The character of Elphaba (the "Wicked" Witch of the West) is one of the most fascinatingly complicated and sympathetic characters I've come across in a work of fiction.

Read it!

Rating: 4 stars
Summary: Raises disturbing questions about nature of evil
Review: If you can find a better bang for the buck than Wicked, please let me know. I picked up Wicked, knowing nothing except that its subject matter was the Wicked Witch of the West, to be drawn immediately into Maguire's splendidly imagined world of sentient animals, multiple societies, and unique physical laws. Wicked is an enthralling, great read, hugely entertaining. On top of all this, Maguire has Bradbury's gift for creating atmosphere. The pages are heavy with dark, mysterious magic; its moral laws are ultimately incomprehensible.

Apparently doomed at conception, Elphaba is a truly terrifying infant. Razor-toothed and preternaturally intelligent, she is shunned from birth as a freak and a curse. She is nonetheless the tale's most complex, human, and compelling character, possessed of high moral sense and great courage. But neither of these qualities enables a single one of her brave, ethical actions to succeed. What are we to conclude from this?

How is it that Dorothy, the sturdy little nobody from nowhere who committed manslaughter as she landed in Oz, skips down the Yellow Brick Road impervious to danger while Elphaba strives and plots to reap only negative results?
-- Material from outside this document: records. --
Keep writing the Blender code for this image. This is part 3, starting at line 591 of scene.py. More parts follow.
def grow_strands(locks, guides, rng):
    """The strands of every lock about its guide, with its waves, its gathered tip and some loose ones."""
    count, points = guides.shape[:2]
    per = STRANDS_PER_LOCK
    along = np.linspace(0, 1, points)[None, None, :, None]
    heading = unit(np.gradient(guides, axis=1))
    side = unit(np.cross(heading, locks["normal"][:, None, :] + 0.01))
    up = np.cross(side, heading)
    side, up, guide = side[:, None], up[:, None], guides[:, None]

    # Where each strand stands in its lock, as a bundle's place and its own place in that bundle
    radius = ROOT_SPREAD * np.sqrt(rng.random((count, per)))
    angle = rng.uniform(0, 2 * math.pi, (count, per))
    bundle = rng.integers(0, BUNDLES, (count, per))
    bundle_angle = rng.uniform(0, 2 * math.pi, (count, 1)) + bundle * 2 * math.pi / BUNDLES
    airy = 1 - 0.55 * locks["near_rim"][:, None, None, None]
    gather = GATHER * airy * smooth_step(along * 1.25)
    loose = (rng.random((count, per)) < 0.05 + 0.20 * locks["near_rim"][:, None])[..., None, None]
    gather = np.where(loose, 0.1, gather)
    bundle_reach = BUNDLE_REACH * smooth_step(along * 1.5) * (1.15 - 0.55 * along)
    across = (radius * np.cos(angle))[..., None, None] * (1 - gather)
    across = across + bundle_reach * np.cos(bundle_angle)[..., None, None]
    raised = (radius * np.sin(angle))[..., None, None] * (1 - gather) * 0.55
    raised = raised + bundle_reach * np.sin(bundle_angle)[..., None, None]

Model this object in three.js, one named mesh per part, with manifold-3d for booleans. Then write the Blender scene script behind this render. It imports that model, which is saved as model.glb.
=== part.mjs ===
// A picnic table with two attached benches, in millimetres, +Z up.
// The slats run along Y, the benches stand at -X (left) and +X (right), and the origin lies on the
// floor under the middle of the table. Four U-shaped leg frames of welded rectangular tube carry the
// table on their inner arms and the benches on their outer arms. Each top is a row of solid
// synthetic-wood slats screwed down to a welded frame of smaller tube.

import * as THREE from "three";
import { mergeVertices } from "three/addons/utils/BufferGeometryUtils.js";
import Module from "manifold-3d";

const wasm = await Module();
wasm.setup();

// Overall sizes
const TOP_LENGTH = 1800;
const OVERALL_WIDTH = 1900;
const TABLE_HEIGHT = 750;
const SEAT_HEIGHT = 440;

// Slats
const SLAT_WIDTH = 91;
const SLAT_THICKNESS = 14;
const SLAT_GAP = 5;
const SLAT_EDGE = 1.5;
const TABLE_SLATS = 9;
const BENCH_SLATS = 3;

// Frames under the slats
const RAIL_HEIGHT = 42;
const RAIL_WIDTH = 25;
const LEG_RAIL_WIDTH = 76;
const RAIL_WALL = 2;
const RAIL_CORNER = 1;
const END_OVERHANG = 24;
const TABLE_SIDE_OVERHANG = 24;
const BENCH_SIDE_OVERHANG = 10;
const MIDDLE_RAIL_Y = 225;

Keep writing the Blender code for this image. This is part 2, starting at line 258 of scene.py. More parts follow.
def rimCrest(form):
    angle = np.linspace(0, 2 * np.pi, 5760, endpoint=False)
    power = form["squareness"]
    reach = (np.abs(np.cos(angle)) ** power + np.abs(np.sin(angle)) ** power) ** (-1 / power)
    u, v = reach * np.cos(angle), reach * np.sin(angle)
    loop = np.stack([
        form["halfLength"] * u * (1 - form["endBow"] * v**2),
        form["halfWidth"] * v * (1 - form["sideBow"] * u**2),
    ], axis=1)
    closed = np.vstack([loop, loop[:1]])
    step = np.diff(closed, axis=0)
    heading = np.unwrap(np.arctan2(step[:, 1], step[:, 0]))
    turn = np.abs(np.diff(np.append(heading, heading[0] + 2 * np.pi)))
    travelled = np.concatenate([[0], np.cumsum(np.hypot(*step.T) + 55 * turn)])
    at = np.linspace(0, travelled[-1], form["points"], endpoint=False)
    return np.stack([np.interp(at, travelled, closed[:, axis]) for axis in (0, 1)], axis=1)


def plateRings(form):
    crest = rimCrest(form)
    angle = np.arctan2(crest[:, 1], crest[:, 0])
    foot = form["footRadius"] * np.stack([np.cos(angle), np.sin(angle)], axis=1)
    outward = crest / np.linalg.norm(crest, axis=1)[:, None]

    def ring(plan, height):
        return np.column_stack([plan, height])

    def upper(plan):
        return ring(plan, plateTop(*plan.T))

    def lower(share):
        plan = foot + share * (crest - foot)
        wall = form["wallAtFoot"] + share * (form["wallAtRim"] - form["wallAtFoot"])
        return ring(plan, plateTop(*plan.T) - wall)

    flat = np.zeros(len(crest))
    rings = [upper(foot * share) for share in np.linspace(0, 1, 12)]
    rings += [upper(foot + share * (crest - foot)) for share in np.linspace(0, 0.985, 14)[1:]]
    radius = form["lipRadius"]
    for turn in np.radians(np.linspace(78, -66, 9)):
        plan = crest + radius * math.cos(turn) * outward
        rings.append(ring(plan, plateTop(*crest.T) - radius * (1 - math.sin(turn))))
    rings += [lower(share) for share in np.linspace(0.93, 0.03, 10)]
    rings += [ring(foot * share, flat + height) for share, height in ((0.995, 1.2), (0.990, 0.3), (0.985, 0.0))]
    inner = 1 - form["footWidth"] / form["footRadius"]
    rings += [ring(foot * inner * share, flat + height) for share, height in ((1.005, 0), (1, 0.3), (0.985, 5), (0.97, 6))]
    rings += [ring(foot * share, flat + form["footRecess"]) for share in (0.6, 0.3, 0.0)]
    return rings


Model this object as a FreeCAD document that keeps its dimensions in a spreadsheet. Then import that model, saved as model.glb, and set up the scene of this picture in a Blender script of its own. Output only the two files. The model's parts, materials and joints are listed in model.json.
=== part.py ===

Why is one protected while the other is doomed? Read Wicked and you will learn how the witch's monkeys became winged, where the rubies for those slippers came from, and, indeed, why the witch's skin was green. But you will wrestle, long afterward, with Maguire's moral pessimism and the snarl of grace and doom that underlies this novel. I know I will.

Rating: 5 stars
Summary: EXCELLENT!
Review: This book is wonderful, amazing, and excellent. I can't say enough good things about it. It is the life story of the Wicked Witch of the West, from birth to death, and it is not a kid's book. For anyone who likes the movie, anyone who likes fantasy, or anyone whose ever asked themselves, "Why shouldn't she have HER SISTER'S shoes?" Read this one, you won't be dissapointed!

Rating: 5 stars
Summary: A fantastic tale of the good side of wickedness.
Review: Ah the misunderstood life of a "witch". If you are like me and always thought that there was more than met the eye with witch of the west, then this book is for you. Or even if you are looking for a study of how percieved evil and true evil are truely different. Believe me you won't be dissapointed. This book is in my opinion one of the greatest books I've read in a loooong time. Enjoy..

Rating: 3 stars
Summary: highly entertaining read
Review: Looking for something light to read after a long semester of Shakespeare, I quenched my overwrought mind with WICKED. It's entertaining, innovative, and better than one might expect-- I could not believe the premise could be fleshed out so feasibly. On a scale of one to five, five being William Faulkner, this is a three. Well written and entertaining, but it's not destined for canonization or anything.

Rating: 5 stars
Summary: This is the single most fabulous book I have ever read!
Review: Absolutly dazzling cleverness and unspeakable prose. I am amazed at Maguire's skill, and he has become my new literary God. Read it; it will take you to another world that you have never seen even a glimmer of!

Rating: 5 stars
Summary: One of my favorite books of all time!
Review: When this book first came out in paperback, I passed it many times in the bookstore and never thought of even picking it up. Judging by its cover (something we're not supposed to do), it didn't seem like the type of book I would like. Then, one day, for some reason unknown to me, I was finally inspired to pick it up, and suddenly was compelled to read it. I couldn't put it down. I identified so strongly with Elphaba and felt she was such a strong character. I cried when the book ended; I hated to put it down. Truly one of my favorite books of all time. I just bought Confessions of an Ugly Stepsister and can't wait to start reading it.